### PROBLEM STATEMENT
Write out every entry exactly as it stands.

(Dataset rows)

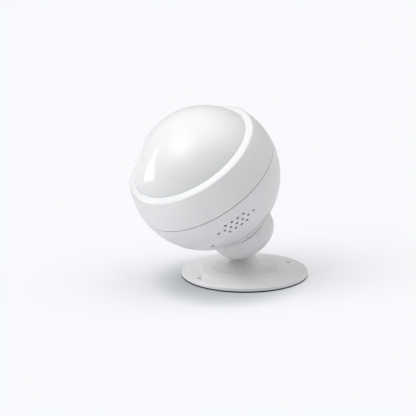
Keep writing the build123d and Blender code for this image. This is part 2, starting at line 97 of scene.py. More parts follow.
PINHOLE_TURN = radians(-31.0)
SKIN_R = 41.2            # sound holes and pinhole are wider below this radius
BUTTON_POLAR = radians(45)
BUTTON_TURN = pi
BUTTON_R = 3.0
SOCKET_HALF = (4.65, 1.75)
SOCKET_CORNER = 1.5
SOCKET_Z = -10.0
NECK_SHELF = 37.25       # depth down the neck from the casing's centre, like the ends and tops below
NECK_RING_R = 18.35
NECK_RING_END = 38.75
NECK_BORE_R = 13.3
NECK_END = 46.0
RING_GROOVE = 0.17
COLLAR_TOP = 38.8
COLLAR_END = 53.0
COLLAR_R = 18.4
COLLAR_SIDE = 39.8       # flutes start here
COLLAR_BORE_R = 14.65
FLUTES = [radians(55), radians(235)]   # middle of each patch of grips
FLUTE_PITCH = radians(8)
FLUTE_COUNT = 11
FLUTE_DEPTH = 0.35
FLUTE_HALF = 0.98        # half the width of a flute
SLIT_TURN = radians(11)
SLIT_HALF = radians(32)  # how far the collar's opening reaches to either side
SLIT_DROP = 0.55
POST_R = 5.2             # stand
POST_TOP = 12.5
TRUMPET_R = 18.9
TRUMPET_END = 4.75
BASE_R = 35.4
PAD_T = 0.8
PAD_R = 35.3
SCREW_AT = 29.5
SCREW_HOLE_R = 1.1


# ---- mesh helpers ----
def arc(radius, start, end, count):
    """Points on a circle about the outline's origin, angles in radians from the r axis."""
    points = []
    for i in range(count + 1):
        angle = start + (end - start) * i / count
        points.append((radius * cos(angle), radius * sin(angle)))
    return points


def rounded(points, radii, steps=5):
    """Closed outline with its corners rounded; a radius of 0 keeps a corner."""
    result = []
    total = len(points)
    for i, (corner, radius) in enumerate(zip(points, radii)):
        if radius <= 0:
            result.append(corner)
            continue
        here = Vector(corner)
        before = (Vector(points[i - 1]) - here).normalized()
        after = (Vector(points[(i + 1) % total]) - here).normalized()
        half = acos(max(-1.0, min(1.0, before.dot(after)))) / 2
        reach = radius / tan(half)
        centre = here + (before + after).normalized() * radius / sin(half)
        first = here + before * reach - centre
        last = here + after * reach - centre
        sweep = first.angle(last)
        for k in range(steps + 1):
            share = k / steps
            blend = (first * sin((1 - share) * sweep) + last * sin(share * sweep)) / sin(sweep)
            result.append(tuple(centre + blend))
    return result


def make_object(name, verts, faces, place):
    """Mesh object in the row frame, smooth where its faces meet softly."""
    mesh = bpy.data.meshes.new(name)
    mesh.from_pydata([place @ (Vector(v) * MM) for v in verts], [], faces)
    mesh.validate()
    mesh.update()
    mesh.shade_smooth()
    mesh.set_sharp_from_angle(angle=radians(32))
    piece = bpy.data.objects.new(name, mesh)
    bpy.context.scene.collection.objects.link(piece)
    return piece


def lathe(name, outline, place, segments=256):
    """Solid turned about Z. outline is a closed list of (r, z), or a function of the azimuth."""
    get = outline if callable(outline) else (lambda turn: outline)
    count = len(get(0.0))
    on_axis = [abs(r) < 1e-6 for r, z in get(0.0)]
    index, verts = {}, []
    for s in range(segments):
        turn = 2 * pi * s / segments
        for i, (r, z) in enumerate(get(turn)):
            if on_axis[i]:
                if s == 0:
                    index[0, i] = len(verts)
                    verts.append((0.0, 0.0, z))
                index[s, i] = index[0, i]
            else:
                index[s, i] = len(verts)
                verts.append((r * cos(turn), r * sin(turn), z))
    faces = []
    for s in range(segments):
        t = (s + 1) % segments
        for i in range(count):
            j = (i + 1) % count
            loop = [index[s, i], index[t, i], index[t, j], index[s, j]]
            face = [v for k, v in enumerate(loop) if v not in loop[:k]]
            if len(face) > 2:
                faces.append(face)
    return make_object(name, verts, faces, place)


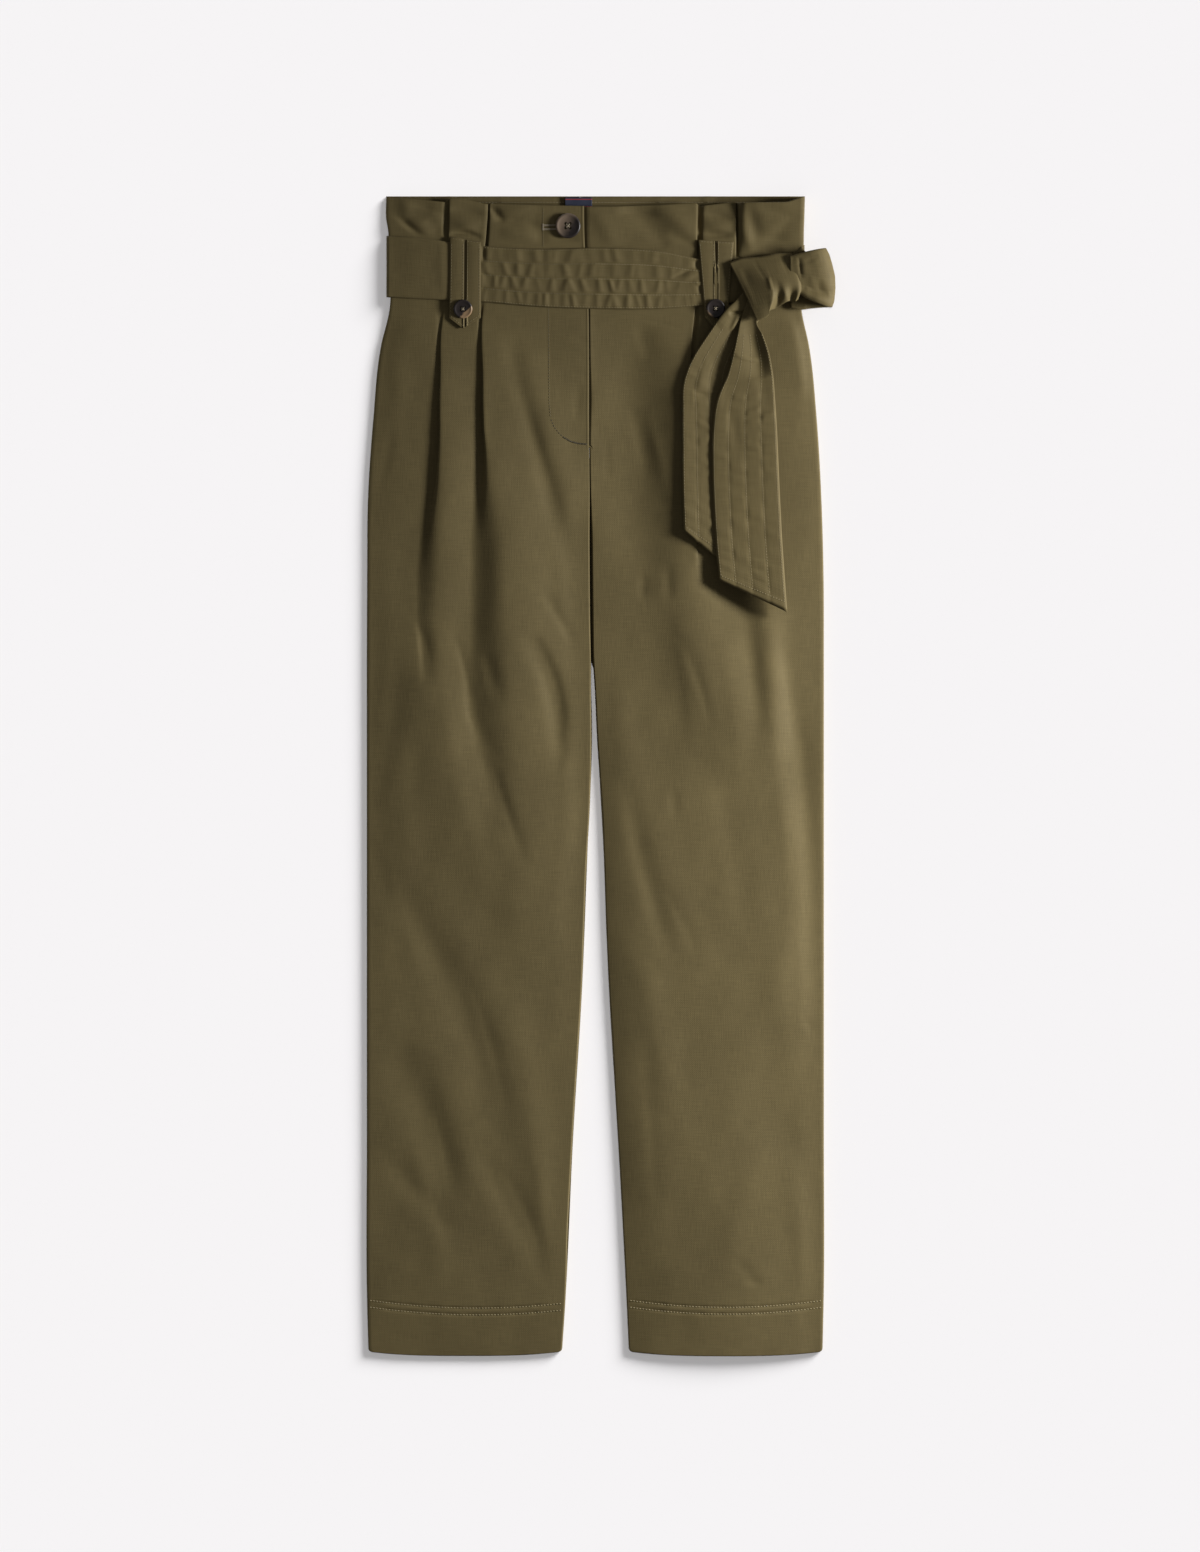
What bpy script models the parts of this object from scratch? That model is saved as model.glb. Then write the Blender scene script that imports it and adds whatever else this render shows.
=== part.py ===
"""Paperbag waist trousers with a quilted sash, lying flat with the front up.

The waist points along +Y, the wearer's right is at -X and the surface below is z = 0.
The origin lies below the middle of the outline. Sizes are in millimetres until the
points go into a mesh, which is in metres.
"""
import math

import bpy
import numpy as np

MM = 0.001

CLOTH = 1.2            # wall of the trouser cloth
SASH = 2.2             # quilted sash, two layers and a filler
CARRIER = 1.6          # folded cloth of a belt carrier
TAPE = 1.0             # woven tape inside the back waist
SEAM = 0.3             # space between two pieces at a seam
AIR = 0.5              # space between a piece and what it lies on

WAIST_Y = 522.0        # top edge of the back
HEM_Y = -518.5         # hem at its corners
HEM_BOW = 3.5          # how much lower the middle of a hem hangs
LEVEL = 6.2            # top of the front in the legs
PRESSED = 7.7          # top of the front below the sash
LAP = 12.0             # width of the left front below the right front's edge
LAP_DROP = CLOTH + AIR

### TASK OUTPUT
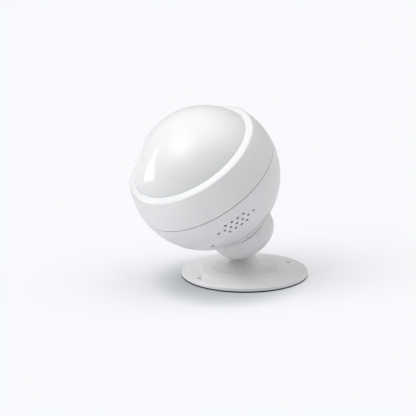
Keep writing the build123d and Blender code for this image. This is part 2, starting at line 97 of scene.py. More parts follow.
PINHOLE_TURN = radians(-31.0)
SKIN_R = 41.2            # sound holes and pinhole are wider below this radius
BUTTON_POLAR = radians(45)
BUTTON_TURN = pi
BUTTON_R = 3.0
SOCKET_HALF = (4.65, 1.75)
SOCKET_CORNER = 1.5
SOCKET_Z = -10.0
NECK_SHELF = 37.25       # depth down the neck from the casing's centre, like the ends and tops below
NECK_RING_R = 18.35
NECK_RING_END = 38.75
NECK_BORE_R = 13.3
NECK_END = 46.0
RING_GROOVE = 0.17
COLLAR_TOP = 38.8
COLLAR_END = 53.0
COLLAR_R = 18.4
COLLAR_SIDE = 39.8       # flutes start here
COLLAR_BORE_R = 14.65
FLUTES = [radians(55), radians(235)]   # middle of each patch of grips
FLUTE_PITCH = radians(8)
FLUTE_COUNT = 11
FLUTE_DEPTH = 0.35
FLUTE_HALF = 0.98        # half the width of a flute
SLIT_TURN = radians(11)
SLIT_HALF = radians(32)  # how far the collar's opening reaches to either side
SLIT_DROP = 0.55
POST_R = 5.2             # stand
POST_TOP = 12.5
TRUMPET_R = 18.9
TRUMPET_END = 4.75
BASE_R = 35.4
PAD_T = 0.8
PAD_R = 35.3
SCREW_AT = 29.5
SCREW_HOLE_R = 1.1


# ---- mesh helpers ----
def arc(radius, start, end, count):
    """Points on a circle about the outline's origin, angles in radians from the r axis."""
    points = []
    for i in range(count + 1):
        angle = start + (end - start) * i / count
        points.append((radius * cos(angle), radius * sin(angle)))
    return points


def rounded(points, radii, steps=5):
    """Closed outline with its corners rounded; a radius of 0 keeps a corner."""
    result = []
    total = len(points)
    for i, (corner, radius) in enumerate(zip(points, radii)):
        if radius <= 0:
            result.append(corner)
            continue
        here = Vector(corner)
        before = (Vector(points[i - 1]) - here).normalized()
        after = (Vector(points[(i + 1) % total]) - here).normalized()
        half = acos(max(-1.0, min(1.0, before.dot(after)))) / 2
        reach = radius / tan(half)
        centre = here + (before + after).normalized() * radius / sin(half)
        first = here + before * reach - centre
        last = here + after * reach - centre
        sweep = first.angle(last)
        for k in range(steps + 1):
            share = k / steps
            blend = (first * sin((1 - share) * sweep) + last * sin(share * sweep)) / sin(sweep)
            result.append(tuple(centre + blend))
    return result


def make_object(name, verts, faces, place):
    """Mesh object in the row frame, smooth where its faces meet softly."""
    mesh = bpy.data.meshes.new(name)
    mesh.from_pydata([place @ (Vector(v) * MM) for v in verts], [], faces)
    mesh.validate()
    mesh.update()
    mesh.shade_smooth()
    mesh.set_sharp_from_angle(angle=radians(32))
    piece = bpy.data.objects.new(name, mesh)
    bpy.context.scene.collection.objects.link(piece)
    return piece


def lathe(name, outline, place, segments=256):
    """Solid turned about Z. outline is a closed list of (r, z), or a function of the azimuth."""
    get = outline if callable(outline) else (lambda turn: outline)
    count = len(get(0.0))
    on_axis = [abs(r) < 1e-6 for r, z in get(0.0)]
    index, verts = {}, []
    for s in range(segments):
        turn = 2 * pi * s / segments
        for i, (r, z) in enumerate(get(turn)):
            if on_axis[i]:
                if s == 0:
                    index[0, i] = len(verts)
                    verts.append((0.0, 0.0, z))
                index[s, i] = index[0, i]
            else:
                index[s, i] = len(verts)
                verts.append((r * cos(turn), r * sin(turn), z))
    faces = []
    for s in range(segments):
        t = (s + 1) % segments
        for i in range(count):
            j = (i + 1) % count
            loop = [index[s, i], index[t, i], index[t, j], index[s, j]]
            face = [v for k, v in enumerate(loop) if v not in loop[:k]]
            if len(face) > 2:
                faces.append(face)
    return make_object(name, verts, faces, place)


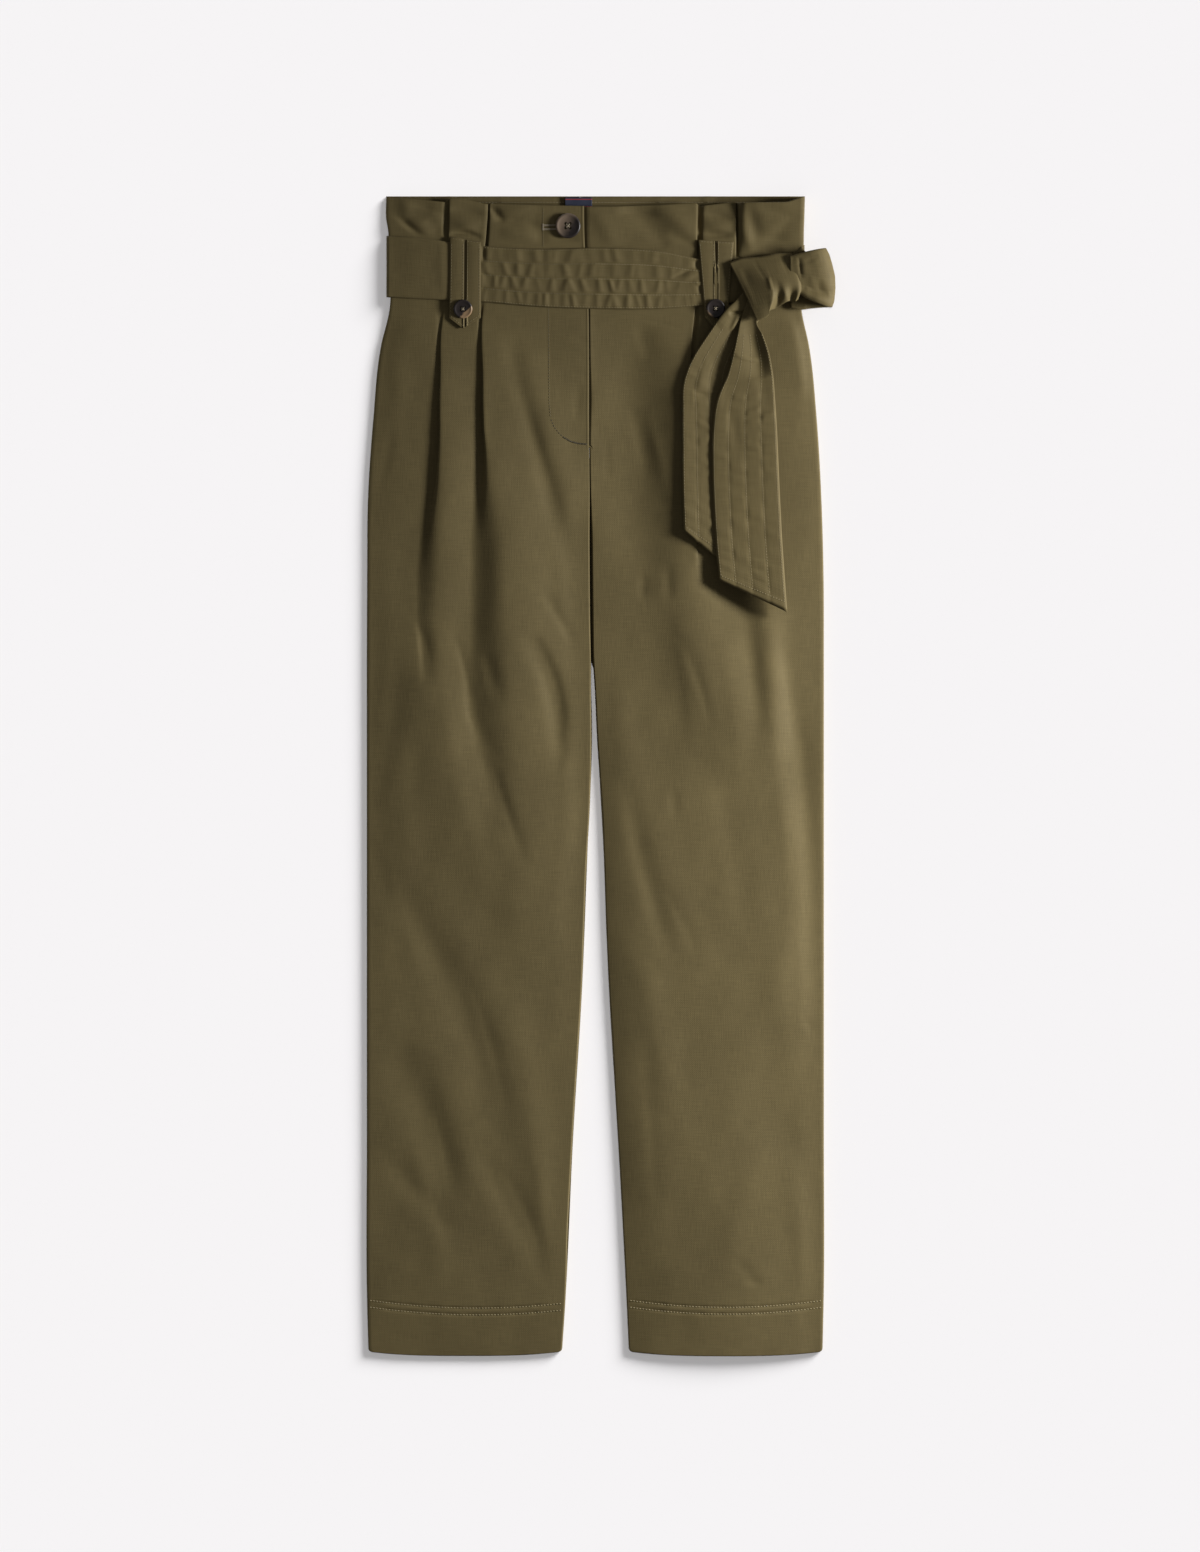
What bpy script models the parts of this object from scratch? That model is saved as model.glb. Then write the Blender scene script that imports it and adds whatever else this render shows.
=== part.py ===
"""Paperbag waist trousers with a quilted sash, lying flat with the front up.

The waist points along +Y, the wearer's right is at -X and the surface below is z = 0.
The origin lies below the middle of the outline. Sizes are in millimetres until the
points go into a mesh, which is in metres.
"""
import math

import bpy
import numpy as np

MM = 0.001

CLOTH = 1.2            # wall of the trouser cloth
SASH = 2.2             # quilted sash, two layers and a filler
CARRIER = 1.6          # folded cloth of a belt carrier
TAPE = 1.0             # woven tape inside the back waist
SEAM = 0.3             # space between two pieces at a seam
AIR = 0.5              # space between a piece and what it lies on

WAIST_Y = 522.0        # top edge of the back
HEM_Y = -518.5         # hem at its corners
HEM_BOW = 3.5          # how much lower the middle of a hem hangs
LEVEL = 6.2            # top of the front in the legs
PRESSED = 7.7          # top of the front below the sash
LAP = 12.0             # width of the left front below the right front's edge
LAP_DROP = CLOTH + AIR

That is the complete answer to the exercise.